### [Aim]
Would you quote the material below in full and unchanged?

— start Exercise data —

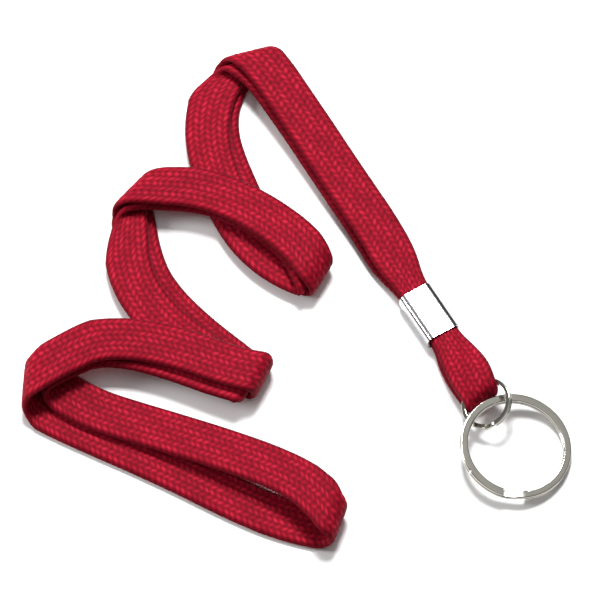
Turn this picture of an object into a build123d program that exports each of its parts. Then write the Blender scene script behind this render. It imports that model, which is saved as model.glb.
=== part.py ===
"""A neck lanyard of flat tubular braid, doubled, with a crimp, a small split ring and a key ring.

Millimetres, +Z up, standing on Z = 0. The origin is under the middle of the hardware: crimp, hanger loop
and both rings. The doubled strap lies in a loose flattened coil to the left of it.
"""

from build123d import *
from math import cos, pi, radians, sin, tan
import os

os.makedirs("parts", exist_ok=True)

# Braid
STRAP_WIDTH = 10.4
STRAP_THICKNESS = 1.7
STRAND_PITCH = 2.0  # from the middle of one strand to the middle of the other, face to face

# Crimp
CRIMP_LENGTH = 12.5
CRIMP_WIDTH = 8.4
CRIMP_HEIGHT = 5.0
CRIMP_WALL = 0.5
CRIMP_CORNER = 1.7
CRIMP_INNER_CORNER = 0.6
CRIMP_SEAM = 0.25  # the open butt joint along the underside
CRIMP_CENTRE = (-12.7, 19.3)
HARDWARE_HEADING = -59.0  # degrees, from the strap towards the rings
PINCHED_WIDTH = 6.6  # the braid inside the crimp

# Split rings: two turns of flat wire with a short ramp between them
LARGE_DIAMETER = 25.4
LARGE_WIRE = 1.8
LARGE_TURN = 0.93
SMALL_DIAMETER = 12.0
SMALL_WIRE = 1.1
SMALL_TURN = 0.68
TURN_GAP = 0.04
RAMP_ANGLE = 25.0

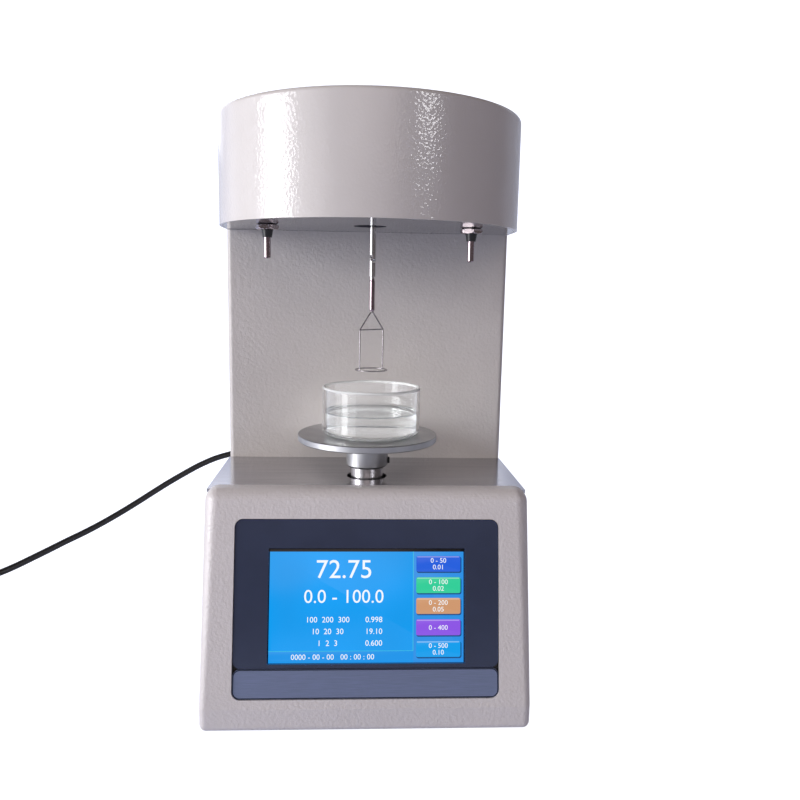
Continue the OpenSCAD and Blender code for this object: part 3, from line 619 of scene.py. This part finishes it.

— end Exercise data —

### [Right answer]
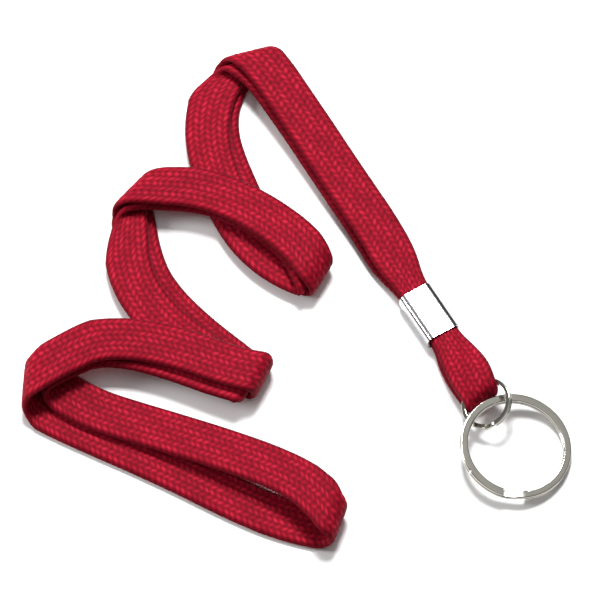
Turn this picture of an object into a build123d program that exports each of its parts. Then write the Blender scene script behind this render. It imports that model, which is saved as model.glb.
=== part.py ===
"""A neck lanyard of flat tubular braid, doubled, with a crimp, a small split ring and a key ring.

Millimetres, +Z up, standing on Z = 0. The origin is under the middle of the hardware: crimp, hanger loop
and both rings. The doubled strap lies in a loose flattened coil to the left of it.
"""

from build123d import *
from math import cos, pi, radians, sin, tan
import os

os.makedirs("parts", exist_ok=True)

# Braid
STRAP_WIDTH = 10.4
STRAP_THICKNESS = 1.7
STRAND_PITCH = 2.0  # from the middle of one strand to the middle of the other, face to face

# Crimp
CRIMP_LENGTH = 12.5
CRIMP_WIDTH = 8.4
CRIMP_HEIGHT = 5.0
CRIMP_WALL = 0.5
CRIMP_CORNER = 1.7
CRIMP_INNER_CORNER = 0.6
CRIMP_SEAM = 0.25  # the open butt joint along the underside
CRIMP_CENTRE = (-12.7, 19.3)
HARDWARE_HEADING = -59.0  # degrees, from the strap towards the rings
PINCHED_WIDTH = 6.6  # the braid inside the crimp

# Split rings: two turns of flat wire with a short ramp between them
LARGE_DIAMETER = 25.4
LARGE_WIRE = 1.8
LARGE_TURN = 0.93
SMALL_DIAMETER = 12.0
SMALL_WIRE = 1.1
SMALL_TURN = 0.68
TURN_GAP = 0.04
RAMP_ANGLE = 25.0

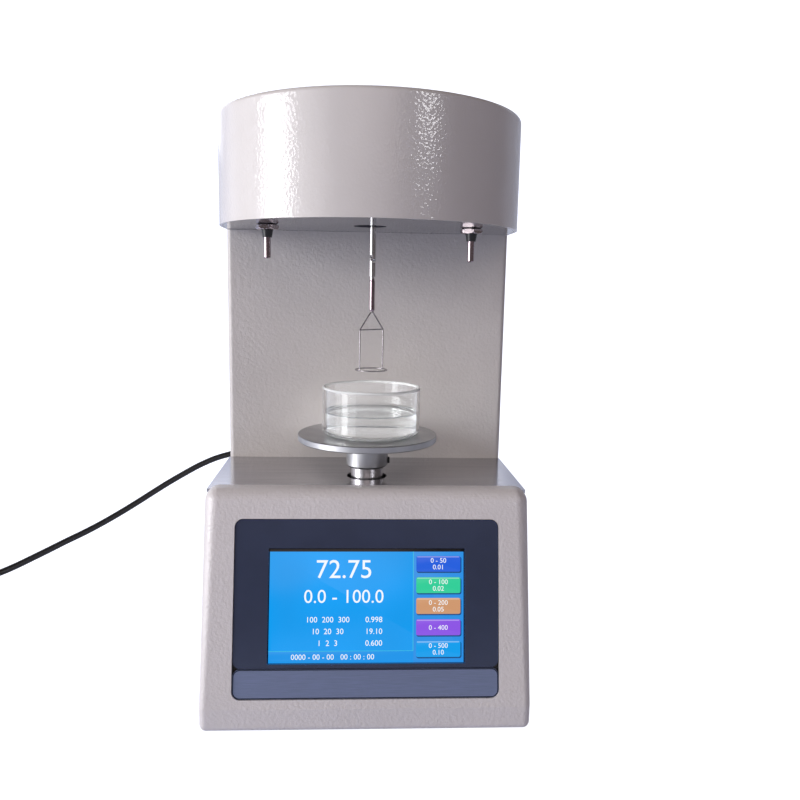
Continue the OpenSCAD and Blender code for this object: part 3, from line 619 of scene.py. This part finishes it.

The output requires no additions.